Article written by 16 August 2012

The Glorious 12th (or 13th this year!) has been and it is time to start to do a bit of a refresher course for the season ahead with the trained dogs, getting some fitness is essential, especially those that are going on to the moors.

I give them plenty of free running exercise (where there is NO Game).

But whilst doing this I call them back individually by name just so they remember I am still in charge, swimming is good exercise if you have safe access to water ,anything you can do is better than nothing.

It does not harm to go over the basics as well just to get their brains working again. The sit & wait, the recall, and steadiness even the best trained dogs need reminding.

When I’m picking up on the moors I always walk with the dog around for a few yards after the drive has finished before I let them start to work, this is so they don’t start to anticipate, sometimes even holding one back until halfway into the Butts, If your dog is in the butt I would walk him out at heel to where you want to send him from. Always send the dog the opposite way they want to go.

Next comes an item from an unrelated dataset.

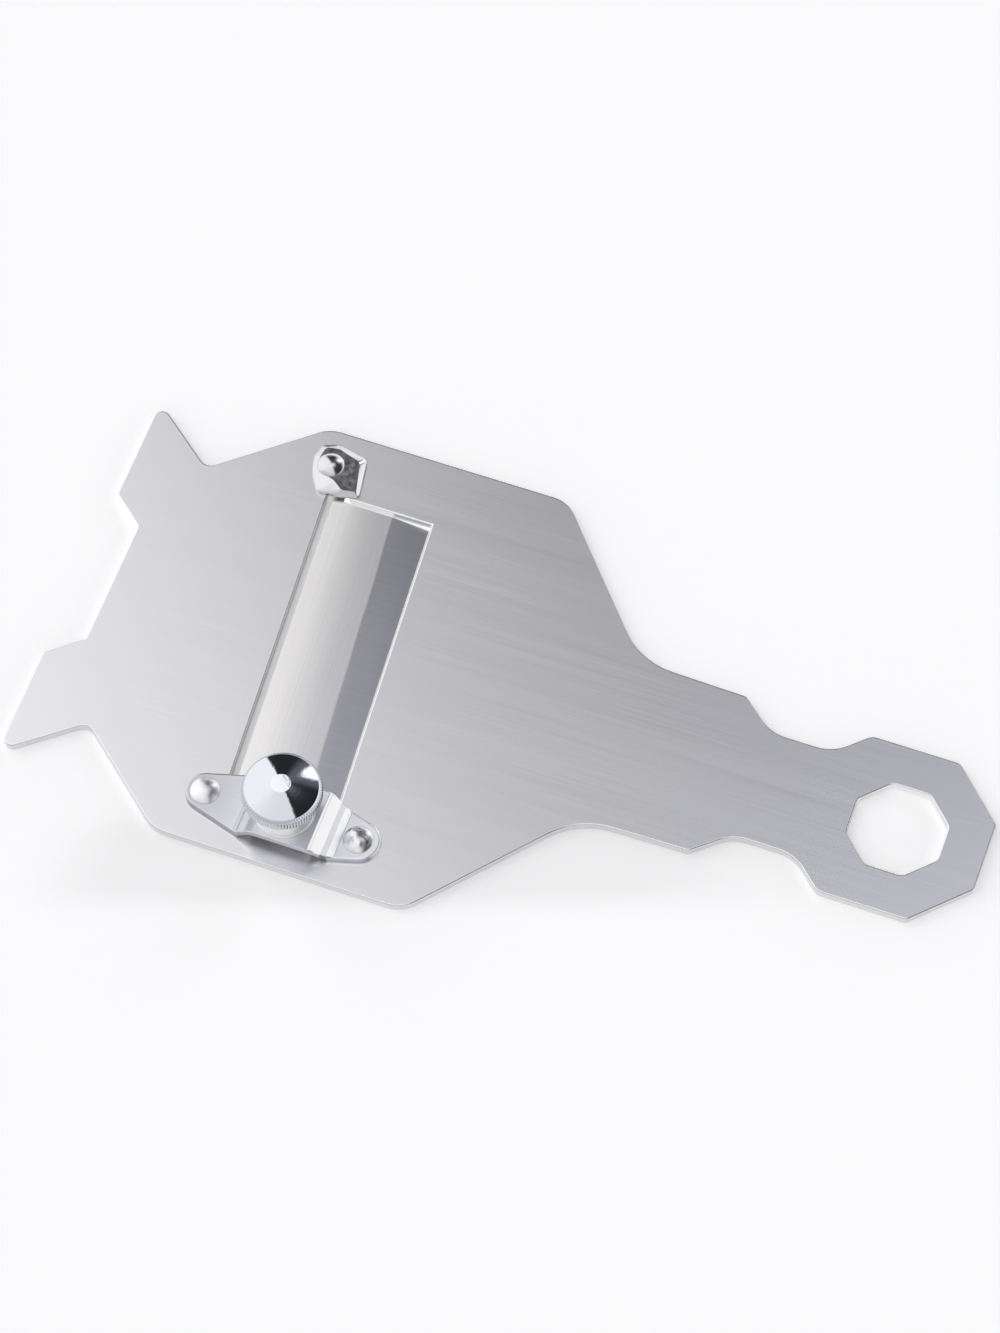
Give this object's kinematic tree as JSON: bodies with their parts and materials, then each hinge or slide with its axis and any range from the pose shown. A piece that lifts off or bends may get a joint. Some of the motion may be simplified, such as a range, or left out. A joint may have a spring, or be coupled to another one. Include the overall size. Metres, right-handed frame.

If they want  to go right send him left or visa versa, try to let him find a retrieve the way you’ve sent him, this will help keep the dog believing and switched on to you.

Another thing I find especially if the dogs are sleeping in the vehicle for a few nights is to completely soak their food morning and night even if it is not warm. I find it helps to stop them dehydrating.

If you are out with a youngster that has not picked grouse before let the beaters and picker uppers move away and then  take your youngster to the front of the butt cast him off and let him start to hunt, as he his hunting drop a dead bird into the heather so the dog does not see and encourage him to find it whilst it is close to you and there are no distractions , repeat this as often as you can for  the first few days  working up to about three birds if possible, but always remember to walk dog out of the butt at heel and then send them for the retrieve once outside the butt.

 

 

 

 

 

 

Jon has been involved in Gundogs for around thirty years. His first dog was a Labrador called Sam , which he used for wildfowling, after a couple of years he bought an English Springer spaniel for rough shooting which he trained to a f.. Read more.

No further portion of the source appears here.